_Data provided_.
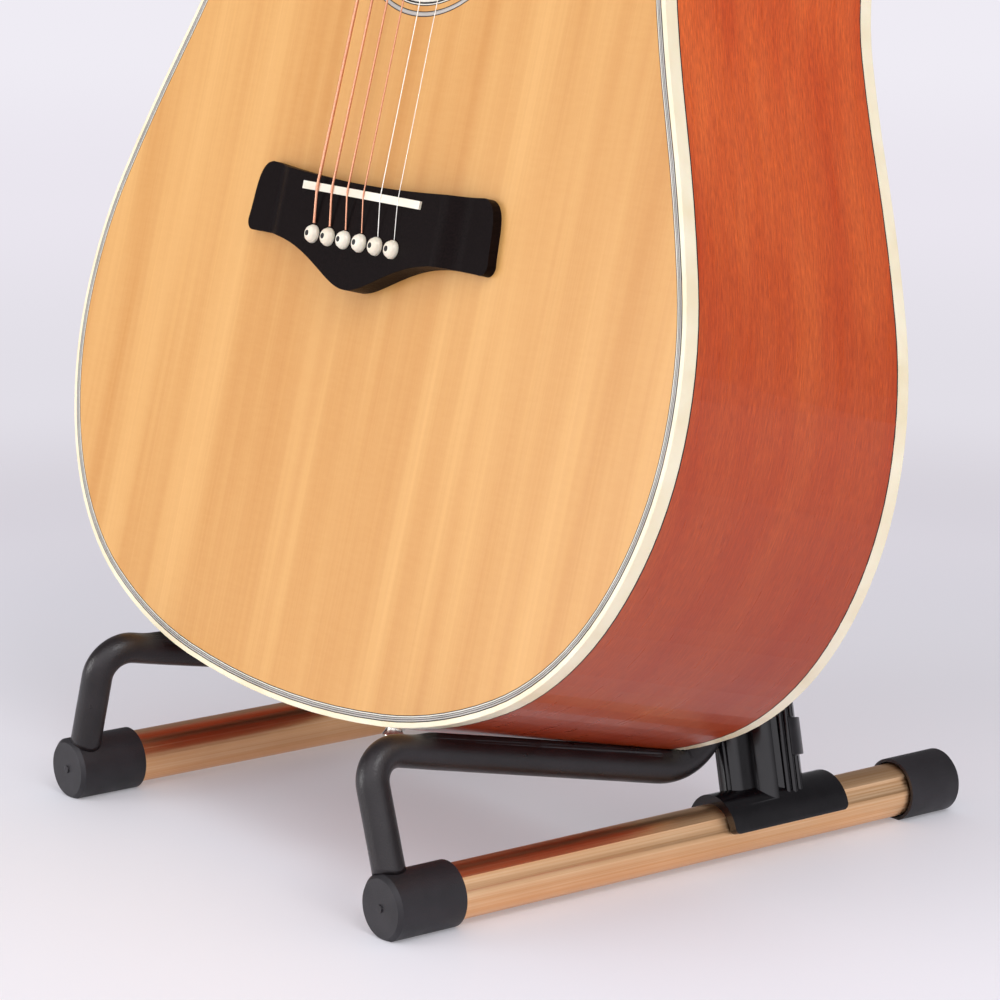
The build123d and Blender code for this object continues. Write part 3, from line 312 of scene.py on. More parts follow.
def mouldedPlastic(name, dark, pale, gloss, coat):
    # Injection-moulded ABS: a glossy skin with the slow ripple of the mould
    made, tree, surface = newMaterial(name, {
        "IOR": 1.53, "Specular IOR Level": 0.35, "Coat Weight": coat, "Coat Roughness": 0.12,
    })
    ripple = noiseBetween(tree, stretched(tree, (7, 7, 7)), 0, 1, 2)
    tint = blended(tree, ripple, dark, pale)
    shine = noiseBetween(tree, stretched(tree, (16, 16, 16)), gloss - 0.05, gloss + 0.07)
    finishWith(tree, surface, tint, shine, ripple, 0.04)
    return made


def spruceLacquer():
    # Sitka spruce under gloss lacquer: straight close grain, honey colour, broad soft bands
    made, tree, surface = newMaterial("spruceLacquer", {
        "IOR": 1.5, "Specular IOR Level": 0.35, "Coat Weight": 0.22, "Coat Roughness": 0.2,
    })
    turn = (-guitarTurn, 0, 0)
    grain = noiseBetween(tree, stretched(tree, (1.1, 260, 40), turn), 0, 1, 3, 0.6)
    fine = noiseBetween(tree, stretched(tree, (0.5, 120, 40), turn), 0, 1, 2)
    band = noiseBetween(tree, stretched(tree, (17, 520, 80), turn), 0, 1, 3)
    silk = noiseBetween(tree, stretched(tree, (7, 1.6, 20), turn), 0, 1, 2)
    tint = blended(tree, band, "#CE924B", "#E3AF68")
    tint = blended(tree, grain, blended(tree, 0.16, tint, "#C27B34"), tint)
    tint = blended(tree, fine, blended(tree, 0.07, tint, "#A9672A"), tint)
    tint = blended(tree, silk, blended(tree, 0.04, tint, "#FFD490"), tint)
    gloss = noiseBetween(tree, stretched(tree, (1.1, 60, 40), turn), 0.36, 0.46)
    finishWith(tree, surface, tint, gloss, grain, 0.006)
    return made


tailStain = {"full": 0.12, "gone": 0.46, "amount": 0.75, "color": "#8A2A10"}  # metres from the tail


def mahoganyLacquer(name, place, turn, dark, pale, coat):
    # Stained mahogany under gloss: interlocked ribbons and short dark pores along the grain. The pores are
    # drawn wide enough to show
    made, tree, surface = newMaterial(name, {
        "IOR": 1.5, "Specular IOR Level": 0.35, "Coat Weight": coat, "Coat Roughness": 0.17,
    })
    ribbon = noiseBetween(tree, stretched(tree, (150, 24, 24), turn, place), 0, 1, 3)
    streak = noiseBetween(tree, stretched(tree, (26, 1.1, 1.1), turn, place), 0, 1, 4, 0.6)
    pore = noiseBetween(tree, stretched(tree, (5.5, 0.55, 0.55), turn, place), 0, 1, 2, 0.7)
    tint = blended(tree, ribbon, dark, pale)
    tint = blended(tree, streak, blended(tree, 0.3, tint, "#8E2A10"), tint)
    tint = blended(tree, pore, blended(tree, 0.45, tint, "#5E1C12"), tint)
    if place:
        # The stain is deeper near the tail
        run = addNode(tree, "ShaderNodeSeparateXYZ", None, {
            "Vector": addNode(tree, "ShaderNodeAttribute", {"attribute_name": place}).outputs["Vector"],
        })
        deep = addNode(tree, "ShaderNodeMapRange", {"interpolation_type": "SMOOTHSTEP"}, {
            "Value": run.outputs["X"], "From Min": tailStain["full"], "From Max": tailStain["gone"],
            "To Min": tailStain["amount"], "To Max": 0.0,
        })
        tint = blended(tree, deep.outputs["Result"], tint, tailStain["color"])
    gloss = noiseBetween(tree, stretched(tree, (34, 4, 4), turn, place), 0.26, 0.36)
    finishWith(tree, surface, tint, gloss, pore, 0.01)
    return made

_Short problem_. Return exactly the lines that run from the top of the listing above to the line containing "from the tail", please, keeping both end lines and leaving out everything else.

_Written solution_.
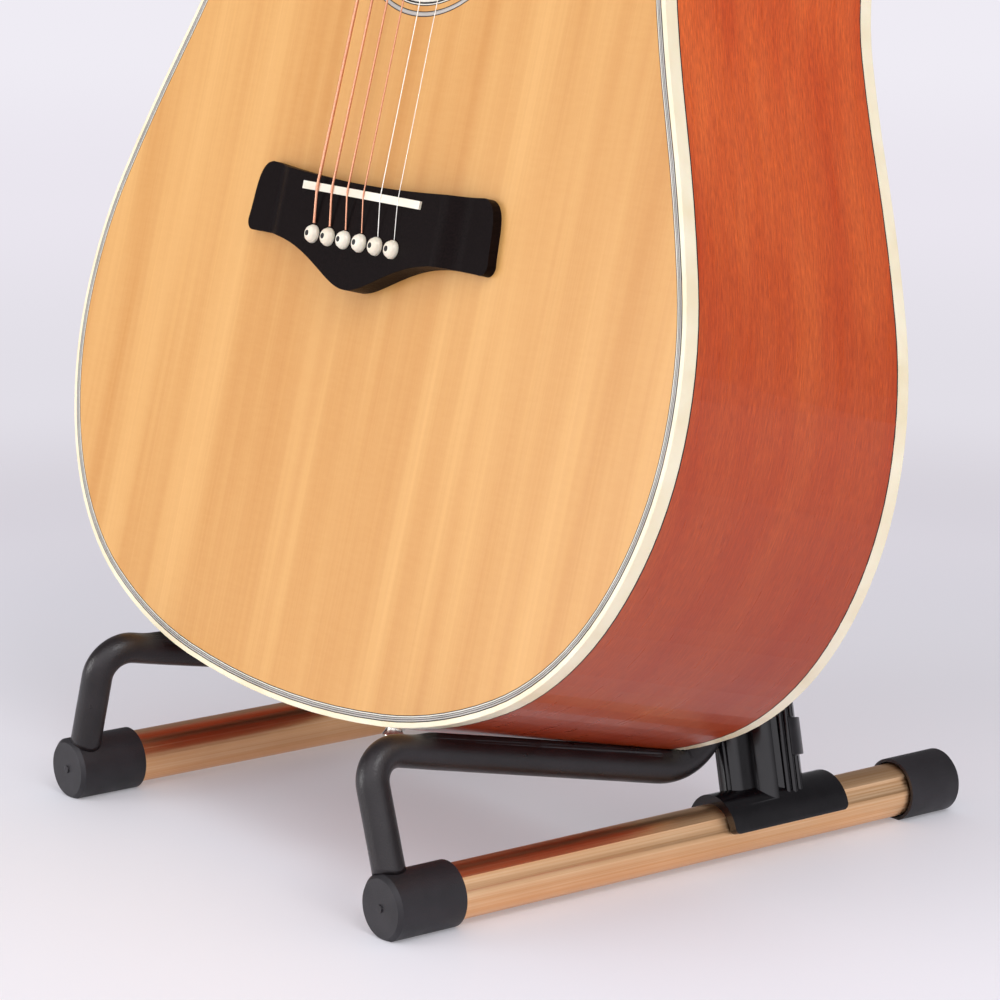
The build123d and Blender code for this object continues. Write part 3, from line 312 of scene.py on. More parts follow.
def mouldedPlastic(name, dark, pale, gloss, coat):
    # Injection-moulded ABS: a glossy skin with the slow ripple of the mould
    made, tree, surface = newMaterial(name, {
        "IOR": 1.53, "Specular IOR Level": 0.35, "Coat Weight": coat, "Coat Roughness": 0.12,
    })
    ripple = noiseBetween(tree, stretched(tree, (7, 7, 7)), 0, 1, 2)
    tint = blended(tree, ripple, dark, pale)
    shine = noiseBetween(tree, stretched(tree, (16, 16, 16)), gloss - 0.05, gloss + 0.07)
    finishWith(tree, surface, tint, shine, ripple, 0.04)
    return made


def spruceLacquer():
    # Sitka spruce under gloss lacquer: straight close grain, honey colour, broad soft bands
    made, tree, surface = newMaterial("spruceLacquer", {
        "IOR": 1.5, "Specular IOR Level": 0.35, "Coat Weight": 0.22, "Coat Roughness": 0.2,
    })
    turn = (-guitarTurn, 0, 0)
    grain = noiseBetween(tree, stretched(tree, (1.1, 260, 40), turn), 0, 1, 3, 0.6)
    fine = noiseBetween(tree, stretched(tree, (0.5, 120, 40), turn), 0, 1, 2)
    band = noiseBetween(tree, stretched(tree, (17, 520, 80), turn), 0, 1, 3)
    silk = noiseBetween(tree, stretched(tree, (7, 1.6, 20), turn), 0, 1, 2)
    tint = blended(tree, band, "#CE924B", "#E3AF68")
    tint = blended(tree, grain, blended(tree, 0.16, tint, "#C27B34"), tint)
    tint = blended(tree, fine, blended(tree, 0.07, tint, "#A9672A"), tint)
    tint = blended(tree, silk, blended(tree, 0.04, tint, "#FFD490"), tint)
    gloss = noiseBetween(tree, stretched(tree, (1.1, 60, 40), turn), 0.36, 0.46)
    finishWith(tree, surface, tint, gloss, grain, 0.006)
    return made


tailStain = {"full": 0.12, "gone": 0.46, "amount": 0.75, "color": "#8A2A10"}  # metres from the tail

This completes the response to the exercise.